Cantos xamânicos e ayahuasca entoam mitos e tradições indígenas

Fonte: Jornal da USP

Em plena floresta amazônica, numa área na fronteira do Acre com o Peru, vive o povo Huni Kuin. E nos cantos xamânicos, os chamados huni meka e nixi pae, habitam suas principais expressões culturais e identitárias, na medida em que traduzem saberes, rituais e tradições do que se conhece como “espírito da floresta”.

Artigo de Amilton Pelegrino de Mattos e Ibã Huni Kuin na revista GIS – Gesto, Imagem e Som relata esses cantos entoados pelo estímulo da ayahuasca. A combinação de um cipó e das folhas de um arbusto da Amazônia é parte dos rituais de diferentes grupos sociais e religiões e também da medicina tradicional dos povos da Amazônia.

Pelegrino de Mattos, pesquisador e professor de Licenciatura Indígena da Universidade Federal do Acre (Ufac), conhecida como Universidade da Floresta, conta-nos sobre a origem do Movimento dos Artistas Huni Kuin – Mahku, nome atribuído ao coletivo formado por ele e mais dois pesquisadores artistas: o nativo Ibã Huni Kuin, conhecedor dos cantos xamânicos e acadêmico em Licenciatura Indígena, e Bane Huni Kuin, filho de Ibã, artista visual e estudante de Pedagogia.

O encontro inspirou a criação do Projeto Espírito da Floresta, a partir da pesquisa desses cantos, os quais motivaram a criação do livro É tudo vivo, tudo fica olhando, tudo escutando – O MAHKU – Movimento dos Artistas Huni Kuin. O projeto gerou o Encontro de Artistas Desenhistas Huni Kuin, com a realização de uma exposição dos desenhos em Paris e exibição do documentário O Espírito da Floresta, em 2012. Esses desenhos mostram a ancestralidade desse povo, e estão expressos no canto entoado também para a cura de males e doenças, “arte poética singular […] que cartografa a cosmologia visionária do cipó nixi pae”, nas palavras de Pelegrino de Mattos.
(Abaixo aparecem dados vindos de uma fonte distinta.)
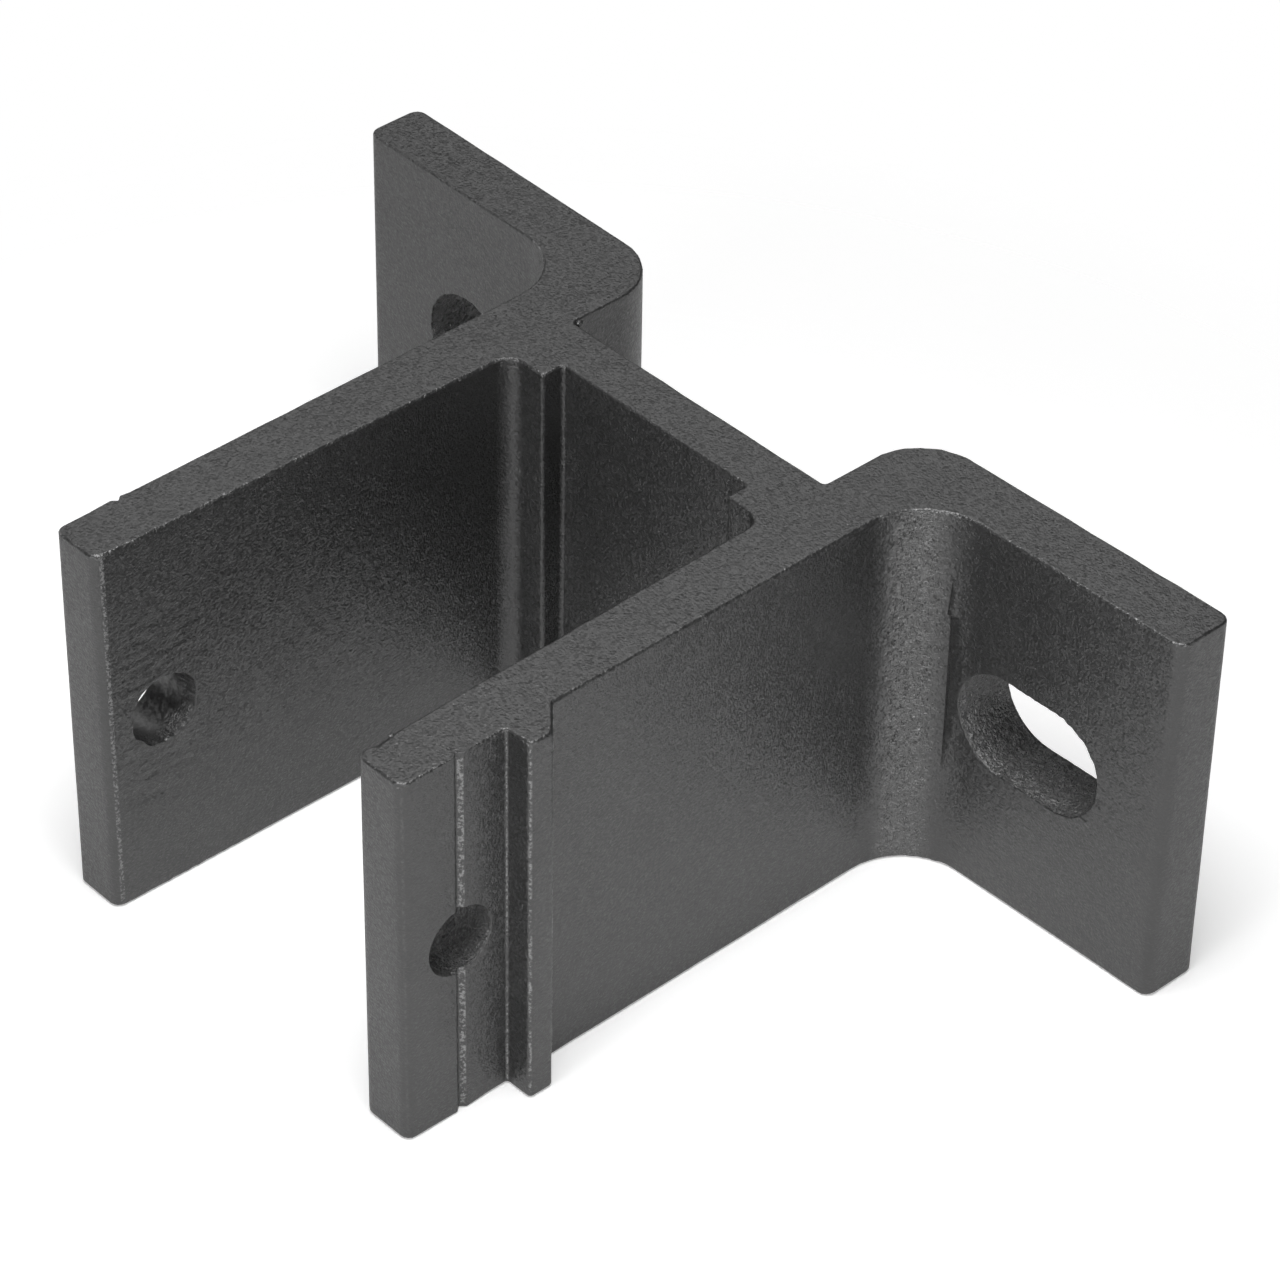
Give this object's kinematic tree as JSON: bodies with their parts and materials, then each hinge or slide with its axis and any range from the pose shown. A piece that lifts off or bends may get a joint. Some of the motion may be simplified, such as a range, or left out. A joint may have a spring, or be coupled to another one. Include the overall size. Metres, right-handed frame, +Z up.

Desenho de Isaka Huni Kuin, do coletivo Mahku
Desenho de Isaka Huni Kuin, do coletivo Mahku

O autor ressalta a interpretação de Ibã para os cantos, muito diferente da tradução linguística convencional e ocidental feita pelos antropólogos, linguistas ou outros pesquisadores não indígenas, no sentido de valorização da cultura indígena que propõe códigos e conhecimentos que se inter-relacionam com os saberes míticos como a “língua da jiboia ou do espírito que fala nessa poética visionária dos cantos”. Nos filmes O espírito da floresta e O sonho do nixi pae nota-se a importância da arte de contar e disseminar os mitos, na tentativa de difundir a cultura, o conhecimento desse povo com recursos audiovisuais, mostrando a “performance que vai além das palavras, incluindo gesto, expressão facial”.

A partir da atuação de Ibã e do Movimento Mahku, o artigo toma como base as questões: Por que canta o povo Huni Kuin? O que é, para eles, cantar? Qual é a ciência musical que podem estar propondo? Para Pelegrino de Mattos, a noção de cantar, “em relação ao que nós, brancos e acadêmicos, entendemos por cantar, pode comportar desde os mitos que se referem às práticas direta ou indiretamente relacionadas à música até rituais e tradições simbólicas”.

O autor chama a atenção para o fato de Ibã ser “pesquisador porque xamã, e xamã porque pesquisador”, revelando assim sua intenção de resgatar um conhecimento ancestral e traduzi-lo, contribuindo para a consciência e a importância da preservação cultural dos povos da Amazônia. O que é traduzido nas palavras de Ibã: “Nossa sabedoria, nosso espírito é do espírito da floresta […] antes de iniciar trabalho com Espírito da floresta, eu canto, depois interpreto […] a gente tem espírito da floresta traduzido pelo nixi pae; é tudo vivo, tudo fica olhando, tudo escutando”.

Amilton Pelegrino de Mattos é professor, desde 2008, na Licenciatura Indígena da Universidade Federal do Acre – Floresta, em Cruzeiro do Sul, onde coordena o Labi – Laboratório de Imagem e Som.

Ibã Huni Kuin é pesquisador da Universidade Federal do Acre.